During his tenure as the curator (equal to director general now) of BFA, Rauf visited several film archives across the world and collected priceless documents and prints of films. His collection included a print of Mukh O Mukhosh, photographs of the first silent film made in Dhaka, The Last Kiss, a print of Dhrubo (1934) directed by National Poet Kazi Nazrul Islam, Pramathesh Barua's Devdas (1935) and a print of the first silent film made in the sub-continent Dadasaheb Phalke's Raja Harish Chandra (1913).
Amidst financial constraints Abdur Rauf exceeded even the most optimistic expectations. But unfortunately, like many of the endeavours initiated in our country, the archive began to lose its core motives within a couple of decades and became a place to dump old artefacts and objects. The government and authorities concerned have been neglecting the precious collections that narrate the story of our celluloid history. They had even forgotten that an archive is just a container of information; all they needed to do was to appoint a researcher or a film enthusiast to give a sense of form and meaning to the contents preserved in the archive.
It took nearly three decades to revive the archive from its stagnant situation. Fahmidul Haq, Associate Professor of the Department of Mass Communication and Journalism, Dhaka University, says, “Dr Jahangir is trying his best to revitalise the archive. We know about the limitations he faced but that has not deterred him. Out of his own interest, he introduced regular seminars, journals and publications and even began research fellowship programmes to raise awareness regarding the archive.” The archive has its own journal, which is the first of its kind published from a film archive in South Asia, along with world class digital post-production and special restoration facilities. Moreover, it has become a platform for film enthusiasts to write, research and watch films on all-year around.
The screenings are held at the archive's newly equipped digital projection theatre every Thursday. The new digital restoration process makes use of chemicals to clean the print. If the print is not too delicate then it is scanned by a digital scanner, which is specifically designed for old prints like Dhrubo or Raja Harish Chandra. The team designated to assess the movies then choose the appropriate restoration method. While some prints are restored in an automated manner, others entail skilled artists to digitally paint in lost information.
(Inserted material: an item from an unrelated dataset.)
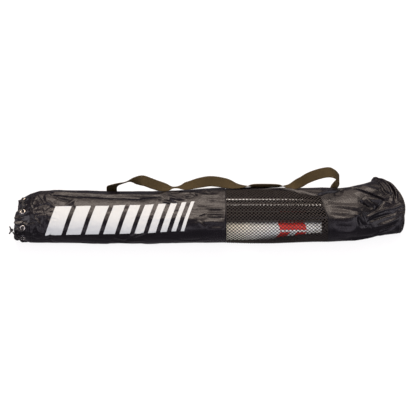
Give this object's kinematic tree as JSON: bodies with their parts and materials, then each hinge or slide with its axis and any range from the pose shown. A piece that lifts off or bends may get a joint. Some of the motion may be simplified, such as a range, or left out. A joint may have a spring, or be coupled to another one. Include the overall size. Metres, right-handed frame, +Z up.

The primary constraint in conserving history in sound and film is that much of the prolific output for screen have not been preserved properly. Most of the time, film directors or even collectors of old and rare films are not interested in submitting the films in their possession for archiving. Moreover, the process of preservation depends on institutional arrangements while responsibilities of smooth operations of the archive fall squarely and solely on the shoulders of the person running the department.
Dr Jahangir says, “We are now interacting with independent filmmakers and producers to help people understand the meaning of archiving. It doesn't matter whether the film was a hit or a flop. Within a span of a few decades, a particular scene or shot from any movie might have some cultural significance.”
Different national newspapers have reported that the preservation process of both films and texts related to films are not in good condition due to structural problems. The archive has been operating in different government offices or rented houses since its inception. The new building, specially designed for the archive, is still awaiting its inauguration; it might take another year, if not more, to shift every component of the archive to its new residence. However, by this time, the hot and humid climate of the country and the old structural design of the building might hasten the deterioration of prints, posing a challenge to the state archive's struggle to preserve cinematic history.
The current state of the library is reflective of the years of ignorance and neglect surrounding this organisation. Layers of dust have settled on the shelves; torn magazines and newspapers are strewn around and posters of different films are dumped in some corner or the other. Md Moniruzzaman, Assistant Director of Operations, however believes that the new building designated for the archive can help ease these problems.
Although the present state of the Archive is depressing, it is good to know that we are actually not too far behind when compared to our neighbouring countries. Let's take India for example. The Indian Film Archive came into being in 1964 and launched its digital form as late as 2014. The Bangladesh National Film Archive, meanwhile, has already started working on restoring films digitally.
In the last three decades, the film archive has had its fair share of hits and misses. However, there is still hope for the future. The shift from analogue to digital restoration provides immense promise to save the nation's cinematic heritage. Compared to several other film archives in other countries, the Bangladesh Film Archive has the best of technology and facilities. Now all that is needed is efficient and experienced manpower that can turn the nation's expectations of the archive into reality.